Coronavirus work-from-home policies give climate plans a boost

Google has asked all of its North American employees to work from home until at least April 10 to stop the spread of COVID-19. It’s the most drastic in a spate of similar recommendations from Facebook, Twitter, Apple and many other big tech companies.

These companies employ hundreds of thousands of people. Given the scale, it could have a big impact on the climate.

Transportation is a major contributor to greenhouse gas emissions in North America, and a lot of that comes from commuting. 

For example, if the four-million-plus people in Canada whose jobs could be done from home did so twice a week, it could remove the equivalent of 385,231 cars from the road and cut annual greenhouse gas emissions by 1.9 million tonnes, according to a 2011 report from the Telework Research Network commissioned by the City of Calgary.

“There’s no quicker, easier, cheaper way to reduce your carbon footprint than not drive,” said Kate Lister, lead author of that report and president of Global Workplace Analytics, a U.S.-based firm that helps companies plan for the future of work.

In the longer term, emissions savings can be even greater, as telework policies allow companies to reduce the amount of office space they must heat, power and equip. That also saves money.

That’s why many cities, including Calgary, Vancouver, Saskatoon and even smaller communities like Halton Hills, Ont., include telecommuting as one of their plans to reduce climate change.

But the climate benefits go beyond mitigation. Telecommuting infrastructure also instils resilience against the extreme weather that’s increasing with climate change. And it’s part of the climate change adaptation plans for some cities, such as Waterloo, Ont.

A decade ago, the federal government invested $800,000 in WORKshift, a program to support telework throughout the Calgary region. When the city was hit with a massive flood in 2013 that forced a lot of people to work from home, many were already equipped to do so.

“It played a big role in the continuation of government in that flooding situation,” Lister said. “Employers already had the experience, and that’s really key.”

She noted that enabling telework isn’t necessarily simple. It means buying and configuring equipment like laptops, enabling secure file and resource access in the cloud and, importantly, training. “The biggest thing is training managers to manage by results rather than butts in seats,” she said.

She added that the longer employees work from home, the more likely it is that employers start to realize other benefits.

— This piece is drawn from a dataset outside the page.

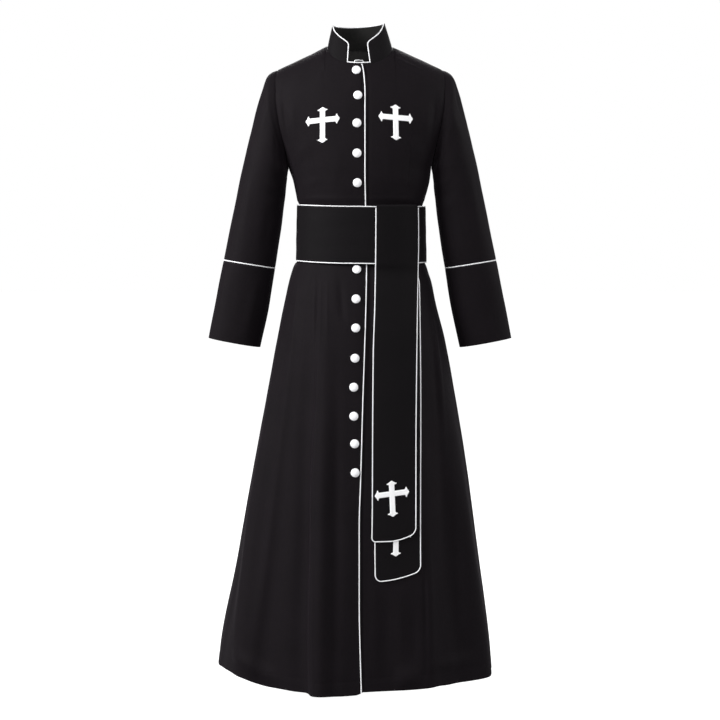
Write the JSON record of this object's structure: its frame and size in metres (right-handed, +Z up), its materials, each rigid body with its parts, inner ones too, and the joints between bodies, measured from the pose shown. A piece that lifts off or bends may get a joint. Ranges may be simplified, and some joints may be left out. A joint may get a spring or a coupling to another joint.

That can include cost savings, higher productivity, fewer unscheduled absences, better employee retention and greater flexibility to scale up and scale down, because doing so doesn’t hinge on costs like office space. 

Lister said support for telework often fizzles after events like floods are over. But coronavirus could be different. “It almost feels like this one could be a tipping point,” Lister said, noting that up until now, telework has been growing slowly and steadily at about 10 per cent a year.

She said she’s already hearing hints from companies such as global office real estate giant CBRE that this could “fundamentally change” the nature of workplaces and offices in Asia. And it seems to be spreading to other continents.

 “I do think,” Lister said, “this coronavirus is going to leapfrog the trend.”

— Emily Chung

Reader feedback

One theme that has emerged with What on Earth? readers in recent weeks is the unfortunate intersection of sustainable consumption and concern about the coronavirus. 

Nicole Fallon wrote about visiting her local Starbucks in Ajax, Ont., where she was told the store would not fill ceramic mugs. “They informed me that … a new policy had been implemented whereby no reusable cups of any kind, whether the ceramic mugs they have in store or ones customers bring themselves, can be used now…. The barista specifically stated that this policy was a precaution against the spread of the coronavirus. 

“Needless to say I was shocked and dismayed to think that this policy will not only generate a whole lot of extra garbage, but it may also discourage customers from the practice of using reusable vessels in future.”

Jennifer Peach wrote about a similar experience at Bulk Barn. “When I arrived at my local Bulk Barn on the weekend I discovered a sign on their door indicating they’ve temporarily suspended their reusable container program due to an ‘overabundance of caution’ surrounding coronavirus.”

Peach said she was concerned about this change “because it is really difficult for people to change their habits to reduce their production of garbage, [and] it’s really easy to fall back into the habit of single-use plastic bags.”